Just as in cases of alcohol or drug abuse, the initial step is to admit there is a problem. Something is clearly not right. That step must be followed by a desire to get help. Only those who want to change will be able to take the remedial measures necessary to recover, which are several in approach and severity.
First, turn off the computer and stop playing. Take a break for at least a week. Get involved in other activities and monitor moods. Ask family and friends for support in going “cold turkey.” If the compulsion to play subsides, wait another week before going back online for a game.
If the time away becomes unbearable or the compulsion returns, cancel subscriptions to all poker web sites used. Withdraw any funds and pay off credit cards with them. Make it difficult to access games, using “parental controls” software to block connection to any site offering poker. Players can also ask to be listed in the “self prohibition” database of the poker rooms so that reregistering is not possible.
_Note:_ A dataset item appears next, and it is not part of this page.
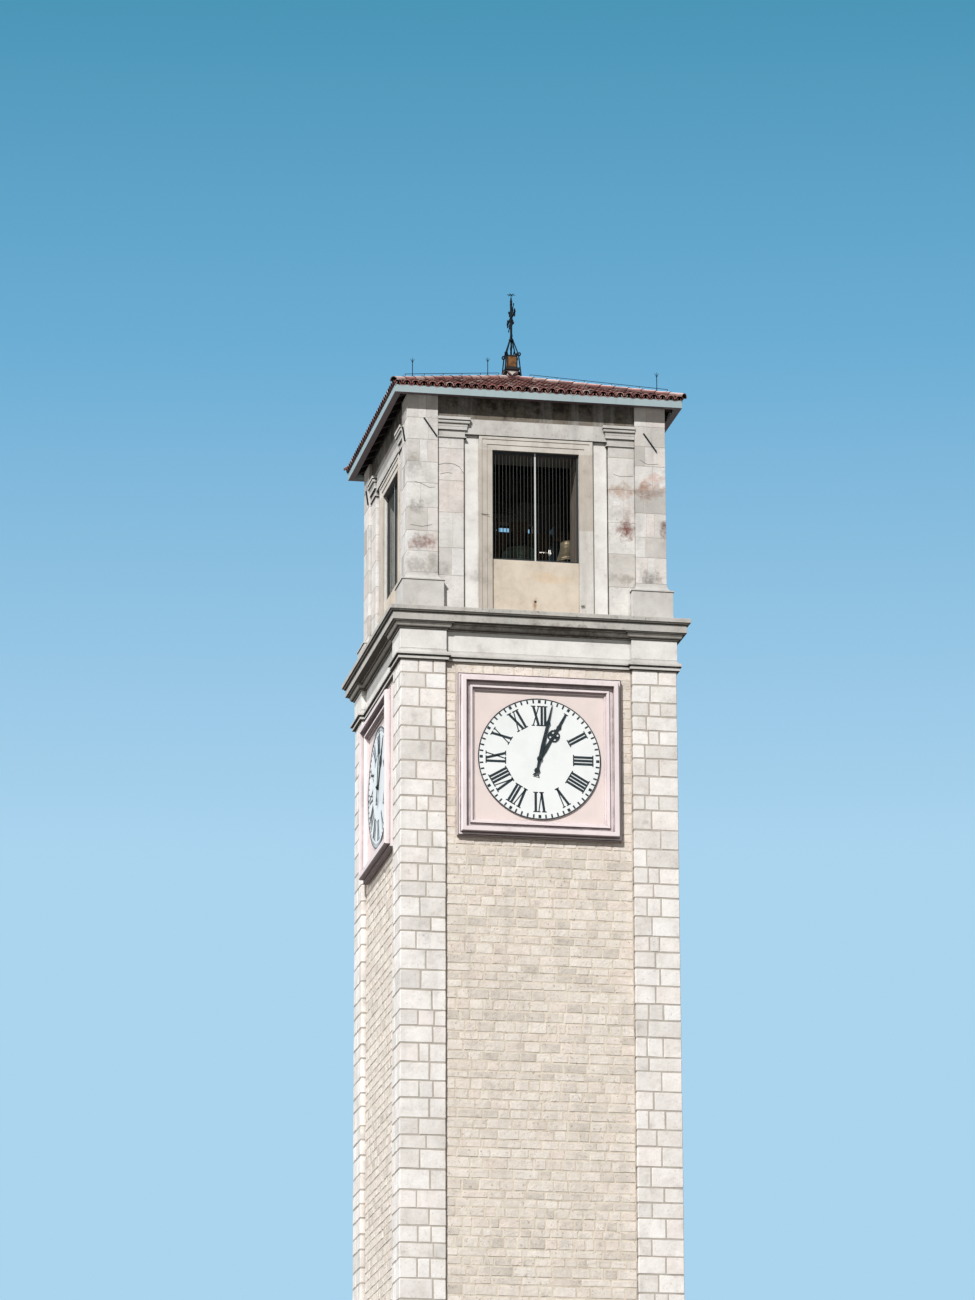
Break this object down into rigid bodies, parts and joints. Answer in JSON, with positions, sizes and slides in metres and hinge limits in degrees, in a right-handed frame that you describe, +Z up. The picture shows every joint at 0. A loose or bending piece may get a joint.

Then, join a self-help group, such as Gambler’s Anonymous in the United States or GamCare in the United Kingdom. The University of California at Berkeley also hosts a special Online Poker Addiction Forum (OPAF). There, players can learn more about their problem, join discussions with others who are recovering and find resources for further assistance.
Online poker addiction should not be taken lightly. It can ruin lives. Research indicates that at least 5% of all adult online players are compulsive, and as many as one in ten young adults who play will at some point succumb to addiction. None of them needs to face the problem alone. Help is there for anyone willing to reach out and accept it.